**Exercise**
Write out each line exactly as it stands, please.
>> start Stored data
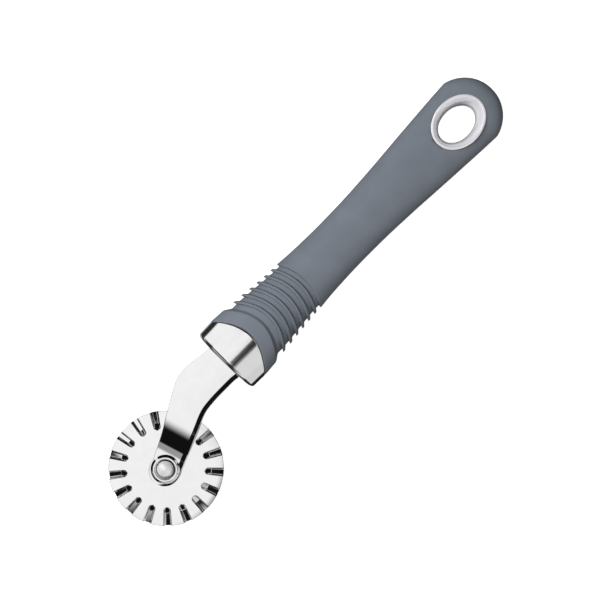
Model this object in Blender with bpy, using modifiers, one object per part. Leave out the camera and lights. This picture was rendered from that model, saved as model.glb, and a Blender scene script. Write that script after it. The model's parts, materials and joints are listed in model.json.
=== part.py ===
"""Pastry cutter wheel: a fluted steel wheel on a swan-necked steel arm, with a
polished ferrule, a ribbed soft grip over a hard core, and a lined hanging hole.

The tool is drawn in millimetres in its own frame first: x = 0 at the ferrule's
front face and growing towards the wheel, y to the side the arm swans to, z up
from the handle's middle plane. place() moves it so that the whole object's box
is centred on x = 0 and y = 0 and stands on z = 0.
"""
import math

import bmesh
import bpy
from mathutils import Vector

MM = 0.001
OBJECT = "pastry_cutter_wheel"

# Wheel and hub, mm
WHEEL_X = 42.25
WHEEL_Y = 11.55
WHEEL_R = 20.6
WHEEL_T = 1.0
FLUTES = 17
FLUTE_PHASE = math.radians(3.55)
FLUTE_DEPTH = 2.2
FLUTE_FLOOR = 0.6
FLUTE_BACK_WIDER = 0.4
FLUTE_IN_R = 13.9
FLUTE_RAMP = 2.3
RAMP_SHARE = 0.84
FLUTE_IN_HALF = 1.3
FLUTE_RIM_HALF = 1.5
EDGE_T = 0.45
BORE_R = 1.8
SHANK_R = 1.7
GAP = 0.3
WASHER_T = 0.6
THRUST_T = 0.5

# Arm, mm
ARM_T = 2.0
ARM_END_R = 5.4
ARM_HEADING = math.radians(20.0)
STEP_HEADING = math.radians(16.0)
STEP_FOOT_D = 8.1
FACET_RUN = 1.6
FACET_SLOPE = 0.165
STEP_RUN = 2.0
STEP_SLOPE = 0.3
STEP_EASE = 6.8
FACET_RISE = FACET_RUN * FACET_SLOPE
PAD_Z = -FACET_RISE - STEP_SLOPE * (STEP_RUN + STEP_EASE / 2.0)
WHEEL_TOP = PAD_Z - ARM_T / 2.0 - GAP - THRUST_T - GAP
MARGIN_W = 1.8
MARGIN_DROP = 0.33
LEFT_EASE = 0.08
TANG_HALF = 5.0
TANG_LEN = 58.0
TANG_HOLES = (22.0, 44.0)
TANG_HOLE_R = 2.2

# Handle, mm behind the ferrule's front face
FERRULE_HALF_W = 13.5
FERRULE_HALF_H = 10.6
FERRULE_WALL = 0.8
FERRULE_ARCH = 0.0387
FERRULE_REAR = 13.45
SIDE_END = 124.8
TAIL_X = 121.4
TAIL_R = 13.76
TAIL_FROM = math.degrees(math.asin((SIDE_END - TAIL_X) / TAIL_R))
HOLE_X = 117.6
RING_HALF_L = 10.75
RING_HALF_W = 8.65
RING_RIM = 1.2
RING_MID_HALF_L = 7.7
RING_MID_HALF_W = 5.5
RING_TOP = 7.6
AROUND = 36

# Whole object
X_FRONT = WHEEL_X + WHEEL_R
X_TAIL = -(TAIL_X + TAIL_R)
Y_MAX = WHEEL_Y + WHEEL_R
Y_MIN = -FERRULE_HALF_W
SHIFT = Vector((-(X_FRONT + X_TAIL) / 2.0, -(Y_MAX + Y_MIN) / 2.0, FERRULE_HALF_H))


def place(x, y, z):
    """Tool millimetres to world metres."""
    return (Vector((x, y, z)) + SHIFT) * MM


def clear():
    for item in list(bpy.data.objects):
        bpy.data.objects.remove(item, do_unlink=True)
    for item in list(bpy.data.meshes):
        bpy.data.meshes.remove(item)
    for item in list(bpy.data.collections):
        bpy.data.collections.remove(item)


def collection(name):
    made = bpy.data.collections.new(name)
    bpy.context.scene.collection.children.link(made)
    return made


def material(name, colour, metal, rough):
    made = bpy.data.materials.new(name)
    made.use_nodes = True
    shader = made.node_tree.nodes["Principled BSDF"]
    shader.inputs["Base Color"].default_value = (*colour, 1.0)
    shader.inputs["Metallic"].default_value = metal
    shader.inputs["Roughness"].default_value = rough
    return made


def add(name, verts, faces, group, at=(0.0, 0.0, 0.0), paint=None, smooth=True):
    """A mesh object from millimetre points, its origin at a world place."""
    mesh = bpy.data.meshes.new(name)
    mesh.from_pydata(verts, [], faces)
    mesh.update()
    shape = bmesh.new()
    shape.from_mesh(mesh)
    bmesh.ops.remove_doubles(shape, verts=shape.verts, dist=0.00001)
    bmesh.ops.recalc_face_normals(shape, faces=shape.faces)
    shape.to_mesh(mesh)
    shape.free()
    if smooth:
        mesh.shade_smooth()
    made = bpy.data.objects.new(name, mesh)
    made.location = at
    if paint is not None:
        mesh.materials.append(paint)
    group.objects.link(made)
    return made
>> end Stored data
**Result of the exercise**
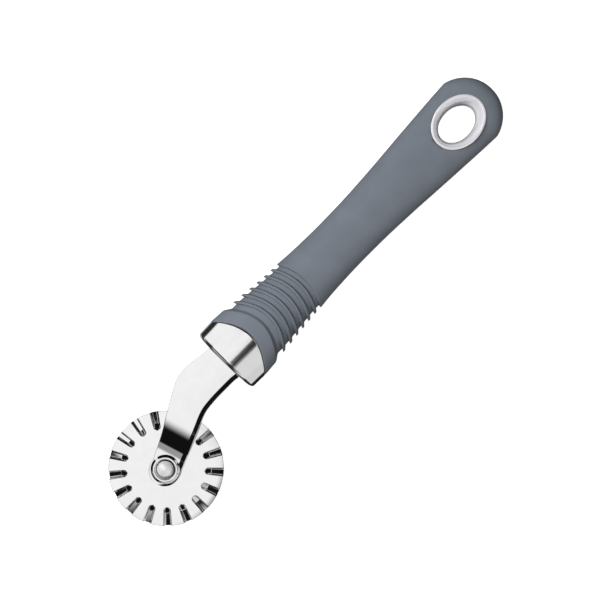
Model this object in Blender with bpy, using modifiers, one object per part. Leave out the camera and lights. This picture was rendered from that model, saved as model.glb, and a Blender scene script. Write that script after it. The model's parts, materials and joints are listed in model.json.
=== part.py ===
"""Pastry cutter wheel: a fluted steel wheel on a swan-necked steel arm, with a
polished ferrule, a ribbed soft grip over a hard core, and a lined hanging hole.

The tool is drawn in millimetres in its own frame first: x = 0 at the ferrule's
front face and growing towards the wheel, y to the side the arm swans to, z up
from the handle's middle plane. place() moves it so that the whole object's box
is centred on x = 0 and y = 0 and stands on z = 0.
"""
import math

import bmesh
import bpy
from mathutils import Vector

MM = 0.001
OBJECT = "pastry_cutter_wheel"

# Wheel and hub, mm
WHEEL_X = 42.25
WHEEL_Y = 11.55
WHEEL_R = 20.6
WHEEL_T = 1.0
FLUTES = 17
FLUTE_PHASE = math.radians(3.55)
FLUTE_DEPTH = 2.2
FLUTE_FLOOR = 0.6
FLUTE_BACK_WIDER = 0.4
FLUTE_IN_R = 13.9
FLUTE_RAMP = 2.3
RAMP_SHARE = 0.84
FLUTE_IN_HALF = 1.3
FLUTE_RIM_HALF = 1.5
EDGE_T = 0.45
BORE_R = 1.8
SHANK_R = 1.7
GAP = 0.3
WASHER_T = 0.6
THRUST_T = 0.5

# Arm, mm
ARM_T = 2.0
ARM_END_R = 5.4
ARM_HEADING = math.radians(20.0)
STEP_HEADING = math.radians(16.0)
STEP_FOOT_D = 8.1
FACET_RUN = 1.6
FACET_SLOPE = 0.165
STEP_RUN = 2.0
STEP_SLOPE = 0.3
STEP_EASE = 6.8
FACET_RISE = FACET_RUN * FACET_SLOPE
PAD_Z = -FACET_RISE - STEP_SLOPE * (STEP_RUN + STEP_EASE / 2.0)
WHEEL_TOP = PAD_Z - ARM_T / 2.0 - GAP - THRUST_T - GAP
MARGIN_W = 1.8
MARGIN_DROP = 0.33
LEFT_EASE = 0.08
TANG_HALF = 5.0
TANG_LEN = 58.0
TANG_HOLES = (22.0, 44.0)
TANG_HOLE_R = 2.2

# Handle, mm behind the ferrule's front face
FERRULE_HALF_W = 13.5
FERRULE_HALF_H = 10.6
FERRULE_WALL = 0.8
FERRULE_ARCH = 0.0387
FERRULE_REAR = 13.45
SIDE_END = 124.8
TAIL_X = 121.4
TAIL_R = 13.76
TAIL_FROM = math.degrees(math.asin((SIDE_END - TAIL_X) / TAIL_R))
HOLE_X = 117.6
RING_HALF_L = 10.75
RING_HALF_W = 8.65
RING_RIM = 1.2
RING_MID_HALF_L = 7.7
RING_MID_HALF_W = 5.5
RING_TOP = 7.6
AROUND = 36

# Whole object
X_FRONT = WHEEL_X + WHEEL_R
X_TAIL = -(TAIL_X + TAIL_R)
Y_MAX = WHEEL_Y + WHEEL_R
Y_MIN = -FERRULE_HALF_W
SHIFT = Vector((-(X_FRONT + X_TAIL) / 2.0, -(Y_MAX + Y_MIN) / 2.0, FERRULE_HALF_H))


def place(x, y, z):
    """Tool millimetres to world metres."""
    return (Vector((x, y, z)) + SHIFT) * MM


def clear():
    for item in list(bpy.data.objects):
        bpy.data.objects.remove(item, do_unlink=True)
    for item in list(bpy.data.meshes):
        bpy.data.meshes.remove(item)
    for item in list(bpy.data.collections):
        bpy.data.collections.remove(item)


def collection(name):
    made = bpy.data.collections.new(name)
    bpy.context.scene.collection.children.link(made)
    return made


def material(name, colour, metal, rough):
    made = bpy.data.materials.new(name)
    made.use_nodes = True
    shader = made.node_tree.nodes["Principled BSDF"]
    shader.inputs["Base Color"].default_value = (*colour, 1.0)
    shader.inputs["Metallic"].default_value = metal
    shader.inputs["Roughness"].default_value = rough
    return made


def add(name, verts, faces, group, at=(0.0, 0.0, 0.0), paint=None, smooth=True):
    """A mesh object from millimetre points, its origin at a world place."""
    mesh = bpy.data.meshes.new(name)
    mesh.from_pydata(verts, [], faces)
    mesh.update()
    shape = bmesh.new()
    shape.from_mesh(mesh)
    bmesh.ops.remove_doubles(shape, verts=shape.verts, dist=0.00001)
    bmesh.ops.recalc_face_normals(shape, faces=shape.faces)
    shape.to_mesh(mesh)
    shape.free()
    if smooth:
        mesh.shade_smooth()
    made = bpy.data.objects.new(name, mesh)
    made.location = at
    if paint is not None:
        mesh.materials.append(paint)
    group.objects.link(made)
    return made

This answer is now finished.